As the majority of Nigerians are left to their own devices under the most punishing economic regime ever enacted in the country, the Tinubu administration is increasingly looking distinctively weak and vulnerable. Metaphorically in this context, the Tinubu administration is looking like a rabbit caught in the headlights of an approaching vehicle square and out of odds. Thus the NSA’s speech which reads like a desperate plea for understanding and assurance to the armed forces can be viewed in this regard.
Let us face it; President Tinubu’s economic policies are lacking in the necessary fundamentals to transform the economy. As a result, Nigeria is really transiting on the way to economic and political perdition. The palliatives which the administration presented to cushion the effects of the harsh economic policies have proven to be largely inconsequential to the target groups. And there are no indications that after the first flurry, the administration will be able to sustain it in the coming months.

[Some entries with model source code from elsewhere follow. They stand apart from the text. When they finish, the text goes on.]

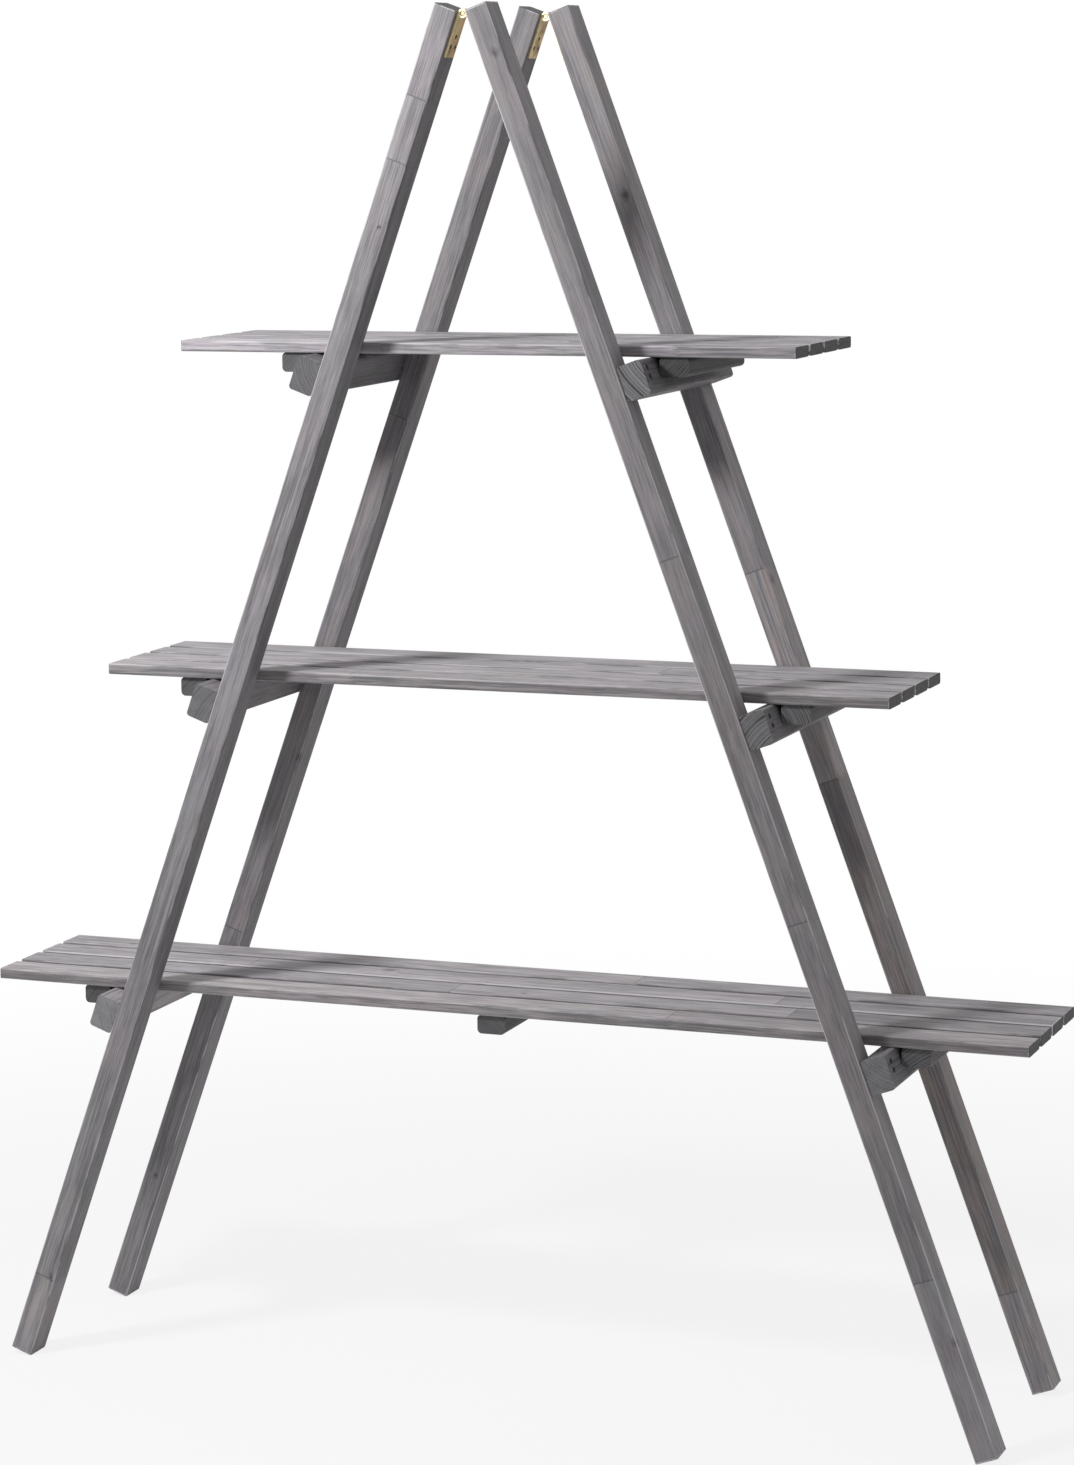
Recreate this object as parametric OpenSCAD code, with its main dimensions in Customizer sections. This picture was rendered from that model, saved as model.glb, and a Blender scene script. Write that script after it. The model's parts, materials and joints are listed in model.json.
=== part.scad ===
// Folding plant ladder stand: two ladders hinged together at the top, and three slatted
// shelves that lie loose on the rungs. A batten under each end of a shelf hooks over the
// rung below it, which stops the ladders from spreading.
// Lengths are in millimetres. X runs along the shelves, Y from front to back and Z up
// from the floor; the origin is on the floor under the middle of the stand.

/* [Ladders] */
// Length of a leg
leg_length = 1600; // [1500:5:1800]
// Width of a leg, from front to back
leg_width = 36; // [30:1:50]
// Thickness of a leg, across its ladder
leg_thickness = 26; // [20:1:36]
// Radius of the eased long edges of a leg
leg_ease = 2.5; // [1:0.5:6]
// Angle between the two ladders when the stand is open
open_angle = 40.3; // [34:0.1:46]

/* [Rungs] */
// Height of a rung, measured along the leg
rung_height = 38; // [32:1:50]
// Thickness of a rung
rung_thickness = 28; // [20:1:36]
// Radius of the eased long edges of a rung
rung_ease = 4; // [1:0.5:6]
// How far the ends of a rung are set back from the outer sides of the legs
rung_inset = 3; // [0:0.5:8]

/* [Shelves] */
// Height of the top shelf's upper face above the floor
top_shelf_height = 1156.5; // [1080:0.5:1200]
// Height of the middle shelf's upper face above the floor
middle_shelf_height = 797.5; // [740:0.5:860]
// Height of the bottom shelf's upper face above the floor
bottom_shelf_height = 441; // [380:0.5:500]
// Length of the top shelf
top_shelf_length = 700; // [600:5:900]
// Length of the middle shelf
middle_shelf_length = 900; // [850:5:1100]
// Length of the bottom shelf
bottom_shelf_length = 1200; // [1150:5:1400]
// Width of a slat
slat_width = 42.5; // [30:0.5:60]
// Thickness of a slat
slat_thickness = 12; // [10:0.5:20]
// Gap between neighbouring slats
slat_gap = 8; // [4:0.5:16]
// Radius of the eased long edges of a slat
slat_ease = 2.5; // [0.5:0.5:4]
// Width of a batten, along the shelf
batten_width = 32; // [24:1:44]
// Height of a batten
batten_height = 21; // [16:0.5:26]
// Radius of the rounded long edges of a batten
batten_round = 5; // [1:0.5:7]
// How far the ends of a batten are set back from the long edges of the shelf
batten_inset = 5; // [0:0.5:12]

/* [Hinges] */
// Width of a hinge, which is the length of its barrel
hinge_width = 22; // [18:0.5:30]
// Length of a hinge leaf, from the pin axis to the far end
leaf_length = 49; // [46:0.5:60]
// Thickness of a hinge leaf and of the barrel's wall
leaf_thickness = 2; // [1.2:0.1:2.5]
// Diameter of the hinge pin
pin_diameter = 5.6; // [3:0.1:7]
// Height of the pin axis above the ends of the legs, along the leg; below them it is negative
pin_rise = -1; // [-3:0.5:5]
// Distance from the pin axis to the upper screw of a leaf
upper_screw_distance = 26.5; // [18:0.5:30]
// Distance from the pin axis to the lower pair of screws of a leaf
lower_screw_distance = 37.5; // [36.5:0.5:41]
// Distance between the two lower screws of a leaf
lower_screw_spacing = 12; // [9:0.5:14]

/* [Screws] */
// Shank diameter of the screws through the rungs
rung_screw_diameter = 4; // [3:0.1:5]
// Head diameter of the screws through the rungs
rung_screw_head = 7; // [5.5:0.1:9]
// How deep the rung screws go into the leg
rung_screw_bite = 17; // [10:1:19]
// How deep the heads of the rung screws are sunk below the rung's face
rung_screw_sink = 1; // [0.5:0.1:2]
// Distance between the two screws that hold a rung to a leg
rung_screw_spacing = 10; // [9:0.5:14]
// Distance from the upper edge of a rung to the upper screw
rung_screw_edge = 10; // [8:0.5:14]
// Shank diameter of the screws through the battens
batten_screw_diameter = 3.5; // [2.5:0.1:4.5]
// Head diameter of the screws through the battens
batten_screw_head = 7; // [5.5:0.1:8]
// How deep the batten screws go into the slat
batten_screw_bite = 8; // [4:0.5:9]
// How deep the heads of the batten screws are sunk below the batten's face
batten_screw_sink = 0.6; // [0.5:0.1:2]
// Shank diameter of the hinge screws
hinge_screw_diameter = 2.8; // [2:0.1:3.5]
// Head diameter of the hinge screws
hinge_screw_head = 5.4; // [4.4:0.1:6]
// How deep the hinge screws go into the leg
hinge_screw_bite = 14; // [8:1:18]

/* [Clearances] */
// Gap on each side between a shelf and the legs that it passes between
shelf_side_gap = 4; // [1:0.5:10]
// Height of the slats above the upper edge of the rung that carries them
rest_gap = 0.3; // [0.3:0.1:1]
// Gap between a batten and the rung that it hooks over
stop_gap = 0.5; // [0.3:0.1:3]
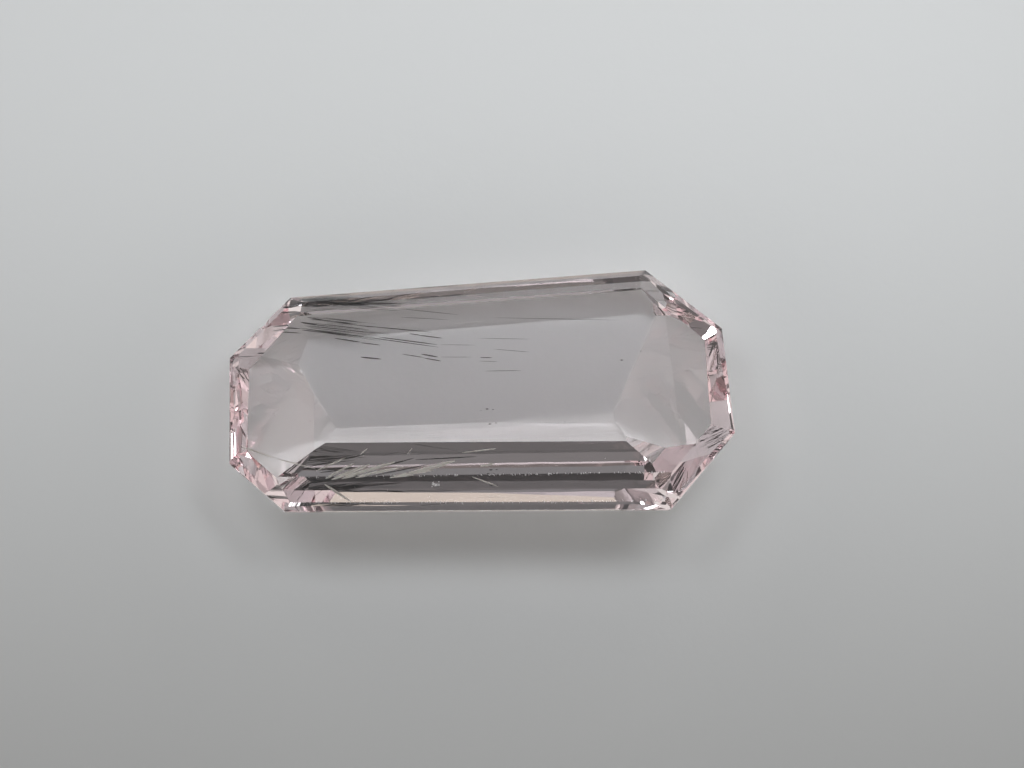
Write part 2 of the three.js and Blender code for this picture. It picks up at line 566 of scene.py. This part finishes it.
# Silk: pale, and a little see-through
SILK_STOPS = [(0.35, (0.86, 0.83, 0.77)), (0.65, (0.98, 0.96, 0.9))]
pale_silk = bpy.data.materials.new("pale_silk")
shading = Shading(pale_silk)
place = shading.node("TexCoord").outputs["Object"]
strands = shading.value(shading.node("TexNoise", Vector=place, Scale=5000.0, Detail=1.0))
shade = shading.node("ValToRGB", {"stops": SILK_STOPS}, Fac=strands)
surface = shading.node("BsdfPrincipled", Base_Color=shade.outputs[0], Roughness=0.5, Alpha=0.85)
shading.node("OutputMaterial", Surface=surface.outputs[0])
dress(silk_piece, pale_silk)

# Crushed stone: white and matt, like ground glass
CRUSHED_STOPS = [(0.4, (0.5, 0.48, 0.49)), (0.6, (0.9, 0.88, 0.88))]
crushed = bpy.data.materials.new("crushed_stone")
shading = Shading(crushed)
place = shading.node("TexCoord").outputs["Object"]
frost = shading.value(shading.node("TexNoise", Vector=place, Scale=30000.0, Detail=1.0))
shade = shading.node("ValToRGB", {"stops": CRUSHED_STOPS}, Fac=frost)
surface = shading.node("BsdfPrincipled", Base_Color=shade.outputs[0], Roughness=0.55 + frost * 0.2)
shading.node("OutputMaterial", Surface=surface.outputs[0])
dress(crumbs_piece, crushed)

for piece in (needles_piece, silk_piece, grains_piece, crumbs_piece):
    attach(piece, "root")

# Paper. It lies a hair under the resting facet, so the two don't share a surface.
PAPER_GAP = 0.03 * MM
PAPER_SIZE = 1.6

deselect_all()
bpy.ops.mesh.primitive_plane_add(size=PAPER_SIZE, location=(0, 0, -PAPER_GAP))
paper = bpy.context.object
paper.name = "paper"
paper_material = bpy.data.materials.new("paper")
shading = Shading(paper_material)
place = shading.node("TexCoord").outputs["Object"]
fibres = shading.node("TexNoise", Vector=place, Scale=1100.0, Detail=4.0)
tooth = shading.node("Bump", Height=shading.value(fibres), Strength=0.35, Distance=0.00006)
surface = shading.node(
    "BsdfPrincipled", Base_Color=(0.8, 0.81, 0.81, 1.0), Roughness=0.9, Normal=tooth.outputs[0])
shading.node("OutputMaterial", Surface=surface.outputs[0])
dress(paper, paper_material)

# The room. In a strip from north over the top to south, where the long facets look, it is mostly dim, with a
# few brighter bands. A band stands so many degrees up from the north horizon, is so bright, and so warm.
HALF_TURN = 180
BLUE_LOSS = 1.5
BANDS = [
    (0, 0.2, 0.98),
    (15, 0.16, 1.0),
    (26, 0.1, 1.0),
    (34, 0.3, 1.04),
    (41, 0.66, 1.1),
    (50, 0.45, 1.03),
    (58, 0.12, 1.0),
    (68, 0.07, 1.0),
    (75, 0.16, 1.0),
    (84, 0.34, 1.0),
    (92, 0.18, 1.0),
    (99, 0.02, 1.0),
    (110, 0.03, 1.0),
    (121, 0.12, 1.0),
    (134, 0.18, 1.05),
    (148, 0.38, 0.99),
    (162, 0.36, 0.97),
    (HALF_TURN, 0.5, 1.0),
]
strip_stops = [
    (angle / HALF_TURN, (level * warmth, level, level / warmth**BLUE_LOSS)) for angle, level, warmth in BANDS
]

# To the sides the room is pale at the horizon and dim higher up
SIDE_STOPS = [
    (0.0, (0.82, 0.8, 0.77)),
    (0.3, (0.79, 0.77, 0.74)),
    (0.5, (0.65, 0.63, 0.61)),
    (0.62, grey(0.2)),
    (0.72, grey(0.06)),
]
STRIP_EDGE = 0.02
SIDES_START = 0.09

world = bpy.data.worlds.new("studio")
bpy.context.scene.world = world
shading = Shading(world)
direction = shading.node("TexCoord")
parts = shading.node("SeparateXYZ", Vector=direction.outputs["Generated"])
sideways = shading.value(parts, 0)
north = shading.value(parts, 1)
up = shading.value(parts, 2)
strip = shading.node("ValToRGB", {"stops": strip_stops}, Fac=up.angle_from(north) / math.pi)
sides = shading.node("ValToRGB", {"stops": SIDE_STOPS}, Fac=up)
aside = shading.node(
    "MapRange", {"interpolation_type": "SMOOTHSTEP"},
    Value=sideways * sideways, From_Min=STRIP_EDGE, From_Max=SIDES_START)
room = shading.mix_colours(shading.value(aside), strip.outputs[0], sides.outputs[0])
background = shading.node("Background", Color=room, Strength=1.0)
shading.node("OutputWorld", Surface=background.outputs[0])

# Two small softboxes stand close by, left and right, and each lights the paper on its own side. One is a
# little stronger.
SOFTBOXES = [("softbox_left", -1, 0.0021), ("softbox_right", 1, 0.0025)]
SOFTBOX_SIZE = 34 * MM
SOFTBOX_ASIDE = 30 * MM
SOFTBOX_NORTH = 34 * MM
SOFTBOX_HEIGHT = 72 * MM
LIT_ASIDE = 17 * MM
LIT_NORTH = 15 * MM
SOFTBOX_CONE = 43
COOL_WHITE = (0.97, 1.0, 1.03)

for name, side, power in SOFTBOXES:
    lamp_data = bpy.data.lights.new(name, "AREA")
    lamp_data.shape = "SQUARE"
    lamp_data.size = SOFTBOX_SIZE
    lamp_data.energy = power
    lamp_data.color = COOL_WHITE
    lamp_data.spread = math.radians(SOFTBOX_CONE)
    lamp = bpy.data.objects.new(name, lamp_data)
    lamp.location = (side * SOFTBOX_ASIDE, SOFTBOX_NORTH, SOFTBOX_HEIGHT)
    looks = Vector((side * LIT_ASIDE, LIT_NORTH, 0)) - lamp.location
    lamp.rotation_euler = looks.to_track_quat("-Z", "Y").to_euler()
    bpy.context.scene.collection.objects.link(lamp)
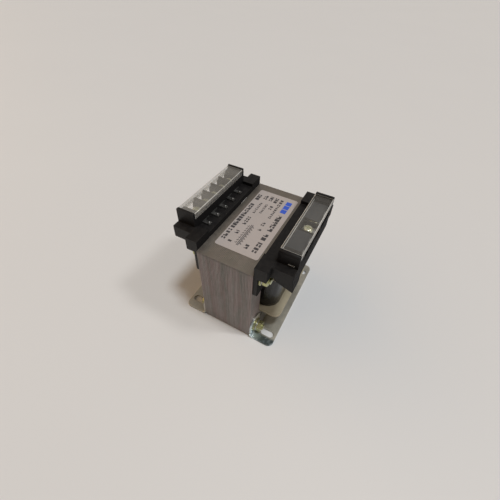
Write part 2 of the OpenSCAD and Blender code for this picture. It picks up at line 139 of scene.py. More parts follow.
class TerminalSettings(bpy.types.PropertyGroup):
    """Finishes of the terminal blocks and their covers"""

    moulding: colour("Moulding", "Black terminal moulding", (0.0058, 0.0050, 0.0054))
    cover: colour("Cover", "Haze in the top of a clear cover", (0.46, 0.44, 0.41))
    skirt: colour("Cover side", "Haze in the sides of a clear cover", (0.76, 0.73, 0.69))
    plate: colour("Plates", "Grey marker plates", (0.042, 0.045, 0.050))
    sleeve: colour("Sleeves", "Sleeves on the leads", (0.55, 0.55, 0.50))
    edge: length("Edge round", "Round on the edges of the mouldings", 0.28 * MM)
    haze: share("Haze", "How milky one face of the secondary cover's top is", 0.08)
    aged_haze: share("Aged haze", "How milky one face of the primary cover's top is", 0.24)
    skirt_haze: share("Skirt haze", "How milky one face of a cover's side is", 0.38)
    cover_half: length("Cover half length", "Half the length of a clear cover", 28.8 * MM)
    cover_deep: length("Cover depth", "Depth of a cover's sides", 4.4 * MM)
    cover_wall: length("Cover wall", "Thickness of a cover's sides and top", 1.2 * MM)
    way_pitch: length("Way pitch", "Distance from way to way", 9.6 * MM)
    plate_gap: length("Plate gap", "Half the gap between the marker plates", 6.3 * MM)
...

Indeed the administration has found in the harsh economic policies a cynical tool for weaponization of poverty and as an enabler for political capture. The logic here is that the poorer people are made to be, the more they make themselves amenable to be manipulated politically.
Nigeria’s economic and political future has never been bleaker. The bandwidth for preventing a social explosion is shrinking by the day. The Tinubu administration must hasten to come to terms with this existential reality before it is too late.